В Ольгу влюблен «я» и влюблен Сергей. Ольга недоумевает, как можно будет жить в Москве, если в лавках не окажется «золотого герленовского карандашика для губ», но в то же время, получив от какого-то сумасброда пятнадцать тысяч долларов «за ночь», отдает их по велению революционной совести на голодающих.
«Я» изнывает от страсти к Ольге, но, узнав из ее же уст об измене, решается «попросить
об одном пустяке»:
– Примите, пожалуйста, ванну.
На что Ольга с улыбкой отвечает:
– Конечно.
Сергей расстреливает Ольгиного брата и предает ее друзей, хотя и у него «золотое сердце»… Все в том же роде. «Автор» — знаток и ценитель искусства, но вдруг разражается следующей тирадой: «Что может быть отвратительнее музыки? Никак не могу понять, почему люди, которые жрут блины, не говорят, что занимаются искусством, а люди, которые жрут музыку, говорят это… Меня никто не убедит, что в гениальной симфонии больше содержания, чем в гениальном салате». Другие афоризмы его таковы, что их не совсем удобно перепечатывать.

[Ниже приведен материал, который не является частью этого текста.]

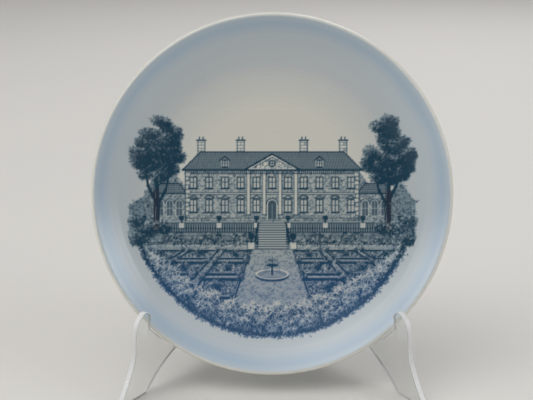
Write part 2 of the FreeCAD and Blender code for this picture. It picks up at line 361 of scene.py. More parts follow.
class Ink:
    """A sheet of ink densities, 0 bare to 1 solid, with strokes added or wiped away."""

    def __init__(self):
        count = int(2 * VIEW_HALF / INK_CELL)
        self.axis = (np.arange(count) + 0.5) * INK_CELL - VIEW_HALF
        self.density = np.zeros((count, count))
        self.brown = np.zeros((count, count))
        self.chance = random.Random(INK_SEED)

    def window(self, x0, y0, x1, y1):
        """The part of the sheet round a box, with its coordinates."""
        low = [int((v + VIEW_HALF) / INK_CELL) - 2 for v in (x0, y0)]
        high = [int((v + VIEW_HALF) / INK_CELL) + 3 for v in (x1, y1)]
        columns = slice(max(low[0], 0), max(high[0], 0))
        rows = slice(max(low[1], 0), max(high[1], 0))
        return rows, columns, self.axis[columns][None, :], self.axis[rows][:, None]

    def put(self, rows, columns, cover, tone):
        """Add ink where tone is positive, and wipe it away where tone is negative."""
        patch = self.density[rows, columns]
        if tone > 0:
            patch += (1 - patch) * cover * tone
        else:
            patch *= 1 + cover * tone

    def line(self, x0, y0, x1, y1, width, tone):
        half = width / 2
        rows, columns, x, y = self.window(
            min(x0, x1) - half, min(y0, y1) - half, max(x0, x1) + half, max(y0, y1) + half
        )
        dx = x1 - x0
        dy = y1 - y0
        along = ((x - x0) * dx + (y - y0) * dy) / max(dx * dx + dy * dy, 1e-9)
        along = np.clip(along, 0, 1)
        away = np.hypot(x - x0 - along * dx, y - y0 - along * dy)
        self.put(rows, columns, np.clip((half - away) / INK_CELL + 0.5, 0, 1), tone)

    def path(self, points, width, tone, taper=1.0):
        """A stroke through points whose width goes to width * taper at its end."""
        spans = len(points) - 1
        for number in range(spans):
            share = 1 + (taper - 1) * number / spans
            self.line(*points[number], *points[number + 1], width * share, tone)

    def stain(self, px, py, reach, amount):
        """Turn the ink brown round a point."""
        rows, columns, x, y = self.window(px - reach, py - reach, px + reach, py + reach)
        near = np.clip(1.4 - 1.4 * np.hypot(x - px, y - py) / reach, 0, 1) * amount
        patch = self.brown[rows, columns]
        np.maximum(patch, near, out=patch)

    def box(self, x0, y0, x1, y1, tone):
        rows, columns, x, y = self.window(x0, y0, x1, y1)
        across = np.clip(np.minimum(x - x0, x1 - x) / INK_CELL + 0.5, 0, 1)
        up = np.clip(np.minimum(y - y0, y1 - y) / INK_CELL + 0.5, 0, 1)
        self.put(rows, columns, across * up, tone)

    def tint(self, x0, y0, x1, y1, tone, wipe=-1.0):
        """Wipe a box, then lay an even tone over it."""
        self.box(x0, y0, x1, y1, wipe)
        self.box(x0, y0, x1, y1, tone)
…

Под оболочкой «цинизма», по замыслу Мариенгофа, должны, очевидно, скрываться настоящие чувства, должна двигаться настоящая жизнь. Ирония заглавия несомненна. Ольга в конце концов кончает самоубийством — от беспричинной тоски. Последняя фраза авторского дневника звучит грустно-лирически… Не слишком опустошены Мариенгофом его герои: им иногда удивляешься, им ни минуты ни в чем не сочувствуешь. Эти искалеченные несчастные существа даже не похожи на людей, и на фоне революции, под ее то вздымающийся, то падающий аккомпанемент, они бродят как тени. Стать ей «созвучными» им никак не удается.
Что такое эта книга? Бесстрастная запись или обвинительный акт с благонамеренной тенденцией, или «психологический этюд», или горькая авторская исповедь? Не знаю. Но книга любопытная.
О ФРАНЦУЗСКОЙ «INQUIETUDE» И О РУССКОЙ ТРЕВОГЕ
Мы засиделись в Европе – дольше, чем думали, дольше, чем надеялись. Во всяком случае, слишком долго, чтобы можно было вернуться домой ни с чем – ничего здесь не приобретя и ничему не научившись. «Пора домой» – это как бы лейтмотив, повторяющийся во всех наших здешних беседах. Пора – хоть и невозможно еще. Не удивительно ли, что в беседы эти редко вплетается другой мотив, казалось бы, столь естественный: что мы с собой в Россию привезем: «учености плоды, вольнолюбивые мечты», как Ленский, или что-нибудь иное? В первый раз за всю нашу историю десятки тысяч образованных русских людей проводят долгие годы на Западе, о котором у нас всегда так страстно мечтали, куда так рвались, — с любовью или ненавистью, но все равно рвались, — и неужели это пройдет бесследно? Побыли, постранствовали, поскучали, победствовали — и вернулись, как ни в чем не бывало? Принято говорить, что с эмиграции многое спросится. Если это действительно так, то в первую очередь Россия вправе будет спросить с нее, вгляделась ли она и постаралась ли понять, как и чем жив Запад, каким силам обязан он своей многовековой, достойной мощной жизнью – и, наконец, правда ли, что он «разлагается»? И еще: почему он разлагается, если это правда, если действительно Европа только «огромное кладбище», как еще полвека тому назад с грустью утверждал Иван Карамазов? В России всегда искали на Западе урока и всегда опасались вместе с уроком найти и предостережение. И вот, наше затянувшееся сидение заграницей может оказаться поводом для окончательной проверки западничества — и того, насколько оно жизнеспособно или плодотворно. Если мы вернемся такими же, как уехали, не обогатясь ничем и ничего не вывезя, то будет естественно решить, что Запад нам «не подходит», что мы «увы! не созданы друг для друга». Но этот вывод окажется приемлем только после того, как будет установлено, что мы со своей стороны сделали все, чтобы поучиться, и что среди других, ближайших забот не забыли дела, которое для будущего едва ли не важнее, чем наши здешние споры. Хотим мы или не хотим, этот экзамен нам держать придется.